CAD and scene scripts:
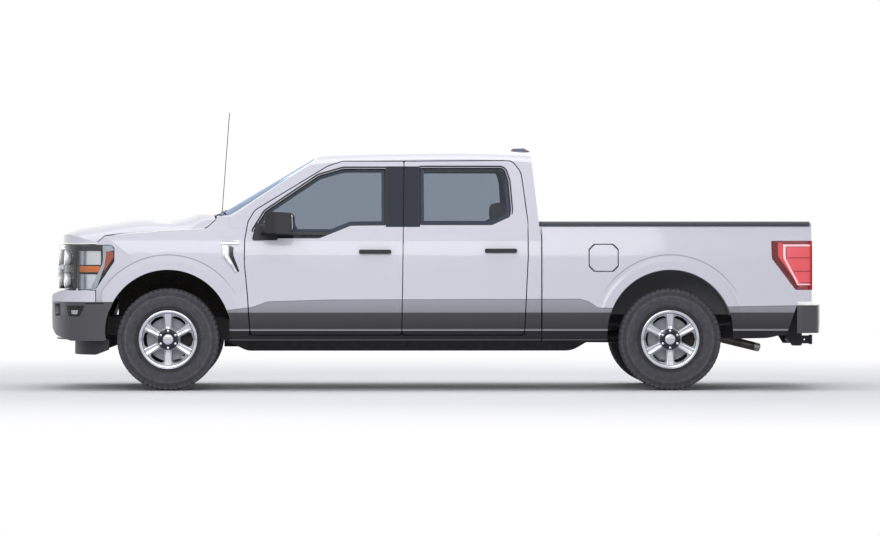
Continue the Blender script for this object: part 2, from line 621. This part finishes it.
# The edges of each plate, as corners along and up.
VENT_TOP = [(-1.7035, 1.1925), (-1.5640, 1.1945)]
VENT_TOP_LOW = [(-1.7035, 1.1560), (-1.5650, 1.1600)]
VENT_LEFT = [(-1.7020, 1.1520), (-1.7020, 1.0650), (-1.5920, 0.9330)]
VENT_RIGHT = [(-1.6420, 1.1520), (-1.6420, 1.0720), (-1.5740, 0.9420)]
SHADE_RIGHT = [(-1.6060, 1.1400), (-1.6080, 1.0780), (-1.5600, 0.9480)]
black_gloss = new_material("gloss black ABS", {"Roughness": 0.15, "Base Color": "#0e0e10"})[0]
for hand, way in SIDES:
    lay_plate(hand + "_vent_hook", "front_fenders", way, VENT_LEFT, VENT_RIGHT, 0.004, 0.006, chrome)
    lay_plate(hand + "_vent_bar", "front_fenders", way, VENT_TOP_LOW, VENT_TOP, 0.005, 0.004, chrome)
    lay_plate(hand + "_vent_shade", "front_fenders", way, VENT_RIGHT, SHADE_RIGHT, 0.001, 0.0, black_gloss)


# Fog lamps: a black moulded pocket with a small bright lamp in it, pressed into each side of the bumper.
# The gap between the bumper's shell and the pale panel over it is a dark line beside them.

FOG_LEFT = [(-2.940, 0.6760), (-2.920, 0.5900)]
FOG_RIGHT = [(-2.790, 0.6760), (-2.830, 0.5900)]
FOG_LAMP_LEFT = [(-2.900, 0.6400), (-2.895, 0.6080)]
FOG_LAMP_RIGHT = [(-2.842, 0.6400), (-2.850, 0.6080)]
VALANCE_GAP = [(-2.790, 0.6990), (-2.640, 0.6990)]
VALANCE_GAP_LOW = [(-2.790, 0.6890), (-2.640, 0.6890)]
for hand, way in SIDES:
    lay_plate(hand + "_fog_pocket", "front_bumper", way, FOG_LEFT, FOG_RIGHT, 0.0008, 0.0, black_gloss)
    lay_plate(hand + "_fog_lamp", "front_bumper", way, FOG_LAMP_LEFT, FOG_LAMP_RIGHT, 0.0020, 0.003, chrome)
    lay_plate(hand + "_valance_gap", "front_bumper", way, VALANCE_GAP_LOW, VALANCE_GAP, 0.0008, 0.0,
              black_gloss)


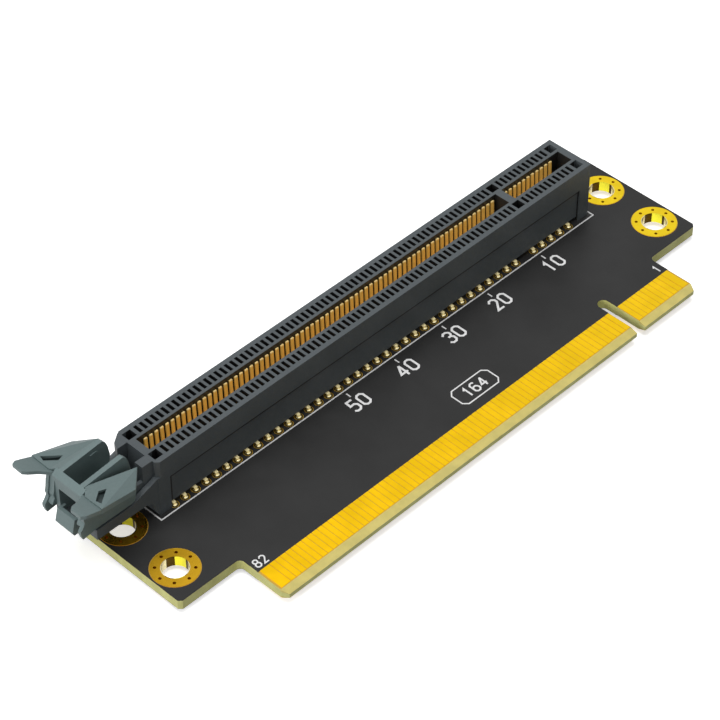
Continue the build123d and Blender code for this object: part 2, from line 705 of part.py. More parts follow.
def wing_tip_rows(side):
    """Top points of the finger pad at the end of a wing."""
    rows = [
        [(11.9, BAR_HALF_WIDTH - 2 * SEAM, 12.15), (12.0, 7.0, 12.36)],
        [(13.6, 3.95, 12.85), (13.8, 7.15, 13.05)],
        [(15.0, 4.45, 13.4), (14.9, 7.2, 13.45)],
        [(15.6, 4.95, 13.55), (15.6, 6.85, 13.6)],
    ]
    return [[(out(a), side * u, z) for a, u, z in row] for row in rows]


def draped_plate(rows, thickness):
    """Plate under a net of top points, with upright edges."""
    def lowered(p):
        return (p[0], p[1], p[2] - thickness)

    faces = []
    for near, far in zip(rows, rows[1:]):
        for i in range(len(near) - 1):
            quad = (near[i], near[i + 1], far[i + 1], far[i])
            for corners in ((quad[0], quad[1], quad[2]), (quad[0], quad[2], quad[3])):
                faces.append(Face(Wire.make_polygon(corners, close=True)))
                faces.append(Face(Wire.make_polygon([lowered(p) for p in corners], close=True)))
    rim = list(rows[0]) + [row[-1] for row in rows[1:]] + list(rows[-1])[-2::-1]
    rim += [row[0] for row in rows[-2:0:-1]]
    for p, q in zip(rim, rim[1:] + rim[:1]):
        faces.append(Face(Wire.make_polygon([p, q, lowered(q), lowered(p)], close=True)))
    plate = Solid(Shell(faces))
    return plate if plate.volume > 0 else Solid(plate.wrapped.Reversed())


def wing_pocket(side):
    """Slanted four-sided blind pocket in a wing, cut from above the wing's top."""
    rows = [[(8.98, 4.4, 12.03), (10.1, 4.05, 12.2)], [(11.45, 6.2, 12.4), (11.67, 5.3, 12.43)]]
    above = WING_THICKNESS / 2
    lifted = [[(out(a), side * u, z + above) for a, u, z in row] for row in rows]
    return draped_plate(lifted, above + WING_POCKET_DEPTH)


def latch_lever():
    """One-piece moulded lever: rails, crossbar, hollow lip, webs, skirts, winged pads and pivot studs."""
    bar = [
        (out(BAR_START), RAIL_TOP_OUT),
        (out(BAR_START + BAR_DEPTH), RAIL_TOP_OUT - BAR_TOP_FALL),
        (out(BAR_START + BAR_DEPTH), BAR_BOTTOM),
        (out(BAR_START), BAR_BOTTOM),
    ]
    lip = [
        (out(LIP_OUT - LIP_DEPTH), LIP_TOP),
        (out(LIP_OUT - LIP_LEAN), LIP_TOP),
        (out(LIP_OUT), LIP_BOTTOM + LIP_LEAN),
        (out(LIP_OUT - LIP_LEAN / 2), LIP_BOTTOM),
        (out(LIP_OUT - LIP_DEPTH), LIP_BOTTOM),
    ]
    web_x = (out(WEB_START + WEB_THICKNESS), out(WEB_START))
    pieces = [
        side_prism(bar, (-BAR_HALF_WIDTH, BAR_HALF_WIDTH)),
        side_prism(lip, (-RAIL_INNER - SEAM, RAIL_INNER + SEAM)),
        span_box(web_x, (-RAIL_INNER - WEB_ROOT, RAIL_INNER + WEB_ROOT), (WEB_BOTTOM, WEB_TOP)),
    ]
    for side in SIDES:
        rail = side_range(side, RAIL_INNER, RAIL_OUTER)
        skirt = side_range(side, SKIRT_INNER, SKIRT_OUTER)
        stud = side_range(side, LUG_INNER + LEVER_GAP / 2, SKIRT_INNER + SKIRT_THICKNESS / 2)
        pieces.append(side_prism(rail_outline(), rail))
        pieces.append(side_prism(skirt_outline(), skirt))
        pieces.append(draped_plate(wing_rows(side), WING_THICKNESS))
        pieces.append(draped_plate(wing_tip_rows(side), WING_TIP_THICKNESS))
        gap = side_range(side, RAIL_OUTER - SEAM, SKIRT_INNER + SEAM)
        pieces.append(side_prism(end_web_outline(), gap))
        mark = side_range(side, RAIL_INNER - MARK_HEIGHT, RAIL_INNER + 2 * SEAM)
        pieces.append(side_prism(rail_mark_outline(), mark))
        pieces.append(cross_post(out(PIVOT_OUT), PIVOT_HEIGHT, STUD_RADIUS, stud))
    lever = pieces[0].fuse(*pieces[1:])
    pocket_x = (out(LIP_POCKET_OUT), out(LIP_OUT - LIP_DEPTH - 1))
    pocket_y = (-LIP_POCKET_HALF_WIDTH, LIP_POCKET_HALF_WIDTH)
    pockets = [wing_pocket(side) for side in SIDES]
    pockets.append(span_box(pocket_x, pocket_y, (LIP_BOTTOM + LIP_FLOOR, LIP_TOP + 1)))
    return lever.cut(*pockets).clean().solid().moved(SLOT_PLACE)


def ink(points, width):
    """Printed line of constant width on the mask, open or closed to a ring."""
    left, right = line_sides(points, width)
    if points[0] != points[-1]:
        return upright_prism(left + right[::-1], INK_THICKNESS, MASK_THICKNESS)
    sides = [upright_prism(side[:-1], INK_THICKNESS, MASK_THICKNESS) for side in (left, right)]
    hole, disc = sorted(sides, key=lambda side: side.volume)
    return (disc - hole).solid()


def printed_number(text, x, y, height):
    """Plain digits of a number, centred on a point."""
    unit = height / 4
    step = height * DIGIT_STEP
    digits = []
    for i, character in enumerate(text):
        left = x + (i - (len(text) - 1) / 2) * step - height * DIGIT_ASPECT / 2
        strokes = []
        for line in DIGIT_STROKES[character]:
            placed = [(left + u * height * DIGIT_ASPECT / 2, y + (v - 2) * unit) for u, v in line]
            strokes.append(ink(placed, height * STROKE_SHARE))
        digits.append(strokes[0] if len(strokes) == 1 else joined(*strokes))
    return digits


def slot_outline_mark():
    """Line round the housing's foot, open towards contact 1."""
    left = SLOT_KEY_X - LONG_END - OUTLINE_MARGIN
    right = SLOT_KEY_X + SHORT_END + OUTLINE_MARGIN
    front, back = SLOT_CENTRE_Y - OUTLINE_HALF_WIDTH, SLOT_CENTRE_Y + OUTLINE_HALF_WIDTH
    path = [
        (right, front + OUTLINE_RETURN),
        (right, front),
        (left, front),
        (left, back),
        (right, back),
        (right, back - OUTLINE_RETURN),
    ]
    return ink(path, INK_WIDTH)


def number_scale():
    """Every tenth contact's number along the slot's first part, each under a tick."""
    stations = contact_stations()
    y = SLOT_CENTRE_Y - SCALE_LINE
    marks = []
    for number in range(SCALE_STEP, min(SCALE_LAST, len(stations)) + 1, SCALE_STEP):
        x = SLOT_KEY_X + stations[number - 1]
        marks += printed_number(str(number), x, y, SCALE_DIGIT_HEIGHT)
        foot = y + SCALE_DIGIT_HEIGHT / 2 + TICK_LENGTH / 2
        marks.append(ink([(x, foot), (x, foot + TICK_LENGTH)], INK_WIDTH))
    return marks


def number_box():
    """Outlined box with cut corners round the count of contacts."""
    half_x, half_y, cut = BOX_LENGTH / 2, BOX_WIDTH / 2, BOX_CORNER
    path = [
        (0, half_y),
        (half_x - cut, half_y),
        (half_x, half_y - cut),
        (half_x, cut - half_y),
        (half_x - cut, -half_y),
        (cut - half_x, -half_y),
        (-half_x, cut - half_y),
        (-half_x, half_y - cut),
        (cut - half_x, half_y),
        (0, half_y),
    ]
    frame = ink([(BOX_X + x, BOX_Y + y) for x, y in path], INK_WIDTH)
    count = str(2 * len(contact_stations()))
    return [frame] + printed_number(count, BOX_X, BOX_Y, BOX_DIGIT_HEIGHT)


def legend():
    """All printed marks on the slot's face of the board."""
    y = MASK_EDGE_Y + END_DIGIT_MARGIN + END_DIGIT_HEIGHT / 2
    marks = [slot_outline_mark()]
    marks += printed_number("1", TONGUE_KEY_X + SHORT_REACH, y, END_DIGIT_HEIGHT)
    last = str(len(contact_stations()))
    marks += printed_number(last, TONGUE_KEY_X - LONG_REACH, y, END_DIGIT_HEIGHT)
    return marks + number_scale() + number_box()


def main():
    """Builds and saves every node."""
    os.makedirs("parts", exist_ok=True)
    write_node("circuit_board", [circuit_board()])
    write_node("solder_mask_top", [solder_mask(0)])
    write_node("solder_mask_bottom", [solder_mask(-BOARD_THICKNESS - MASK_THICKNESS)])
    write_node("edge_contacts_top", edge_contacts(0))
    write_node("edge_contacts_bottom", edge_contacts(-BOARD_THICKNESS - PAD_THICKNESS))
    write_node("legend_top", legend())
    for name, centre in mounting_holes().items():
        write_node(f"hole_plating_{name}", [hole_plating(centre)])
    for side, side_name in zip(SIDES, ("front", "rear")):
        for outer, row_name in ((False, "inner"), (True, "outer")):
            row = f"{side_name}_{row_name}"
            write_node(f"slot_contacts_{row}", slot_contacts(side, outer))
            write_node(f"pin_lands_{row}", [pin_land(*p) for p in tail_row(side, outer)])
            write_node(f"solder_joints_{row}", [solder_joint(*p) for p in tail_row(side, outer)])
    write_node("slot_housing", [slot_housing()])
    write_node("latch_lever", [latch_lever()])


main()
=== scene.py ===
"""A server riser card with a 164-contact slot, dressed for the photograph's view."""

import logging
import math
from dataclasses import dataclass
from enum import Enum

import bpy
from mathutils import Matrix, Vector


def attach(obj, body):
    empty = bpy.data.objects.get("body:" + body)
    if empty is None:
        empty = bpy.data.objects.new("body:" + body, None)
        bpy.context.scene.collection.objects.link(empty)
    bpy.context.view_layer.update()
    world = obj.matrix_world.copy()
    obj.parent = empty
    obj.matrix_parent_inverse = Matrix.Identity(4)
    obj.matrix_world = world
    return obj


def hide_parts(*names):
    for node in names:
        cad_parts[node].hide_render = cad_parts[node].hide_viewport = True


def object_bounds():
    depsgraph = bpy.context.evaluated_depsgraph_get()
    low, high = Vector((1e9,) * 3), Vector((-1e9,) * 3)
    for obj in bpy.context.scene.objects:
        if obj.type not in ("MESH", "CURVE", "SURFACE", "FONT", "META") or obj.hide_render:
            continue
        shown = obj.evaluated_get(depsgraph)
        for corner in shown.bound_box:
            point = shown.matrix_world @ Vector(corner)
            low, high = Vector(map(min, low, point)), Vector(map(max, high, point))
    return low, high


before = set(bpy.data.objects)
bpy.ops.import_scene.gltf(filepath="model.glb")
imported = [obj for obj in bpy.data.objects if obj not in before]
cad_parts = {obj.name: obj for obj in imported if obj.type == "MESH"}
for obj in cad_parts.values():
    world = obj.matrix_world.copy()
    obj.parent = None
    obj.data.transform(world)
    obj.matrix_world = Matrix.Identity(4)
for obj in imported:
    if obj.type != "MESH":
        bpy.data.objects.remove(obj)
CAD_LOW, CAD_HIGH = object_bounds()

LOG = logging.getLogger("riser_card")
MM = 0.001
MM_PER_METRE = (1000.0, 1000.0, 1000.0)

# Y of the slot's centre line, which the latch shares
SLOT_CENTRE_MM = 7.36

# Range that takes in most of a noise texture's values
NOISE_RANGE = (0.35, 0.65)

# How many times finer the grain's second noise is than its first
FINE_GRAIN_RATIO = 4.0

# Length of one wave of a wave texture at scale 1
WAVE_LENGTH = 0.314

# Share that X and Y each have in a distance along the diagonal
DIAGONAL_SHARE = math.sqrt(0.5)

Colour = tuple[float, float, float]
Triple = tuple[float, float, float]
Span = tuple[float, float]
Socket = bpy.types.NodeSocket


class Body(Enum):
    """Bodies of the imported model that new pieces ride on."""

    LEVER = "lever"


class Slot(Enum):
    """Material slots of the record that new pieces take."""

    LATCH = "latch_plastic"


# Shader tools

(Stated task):
Within the listing above, extract exactly the lines from the line with "Continue the build123d" to the line with "return [[(out(a), side", the two named lines included, and no others.

(Complete output):
Continue the build123d and Blender code for this object: part 2, from line 705 of part.py. More parts follow.
def wing_tip_rows(side):
    """Top points of the finger pad at the end of a wing."""
    rows = [
        [(11.9, BAR_HALF_WIDTH - 2 * SEAM, 12.15), (12.0, 7.0, 12.36)],
        [(13.6, 3.95, 12.85), (13.8, 7.15, 13.05)],
        [(15.0, 4.45, 13.4), (14.9, 7.2, 13.45)],
        [(15.6, 4.95, 13.55), (15.6, 6.85, 13.6)],
    ]
    return [[(out(a), side * u, z) for a, u, z in row] for row in rows]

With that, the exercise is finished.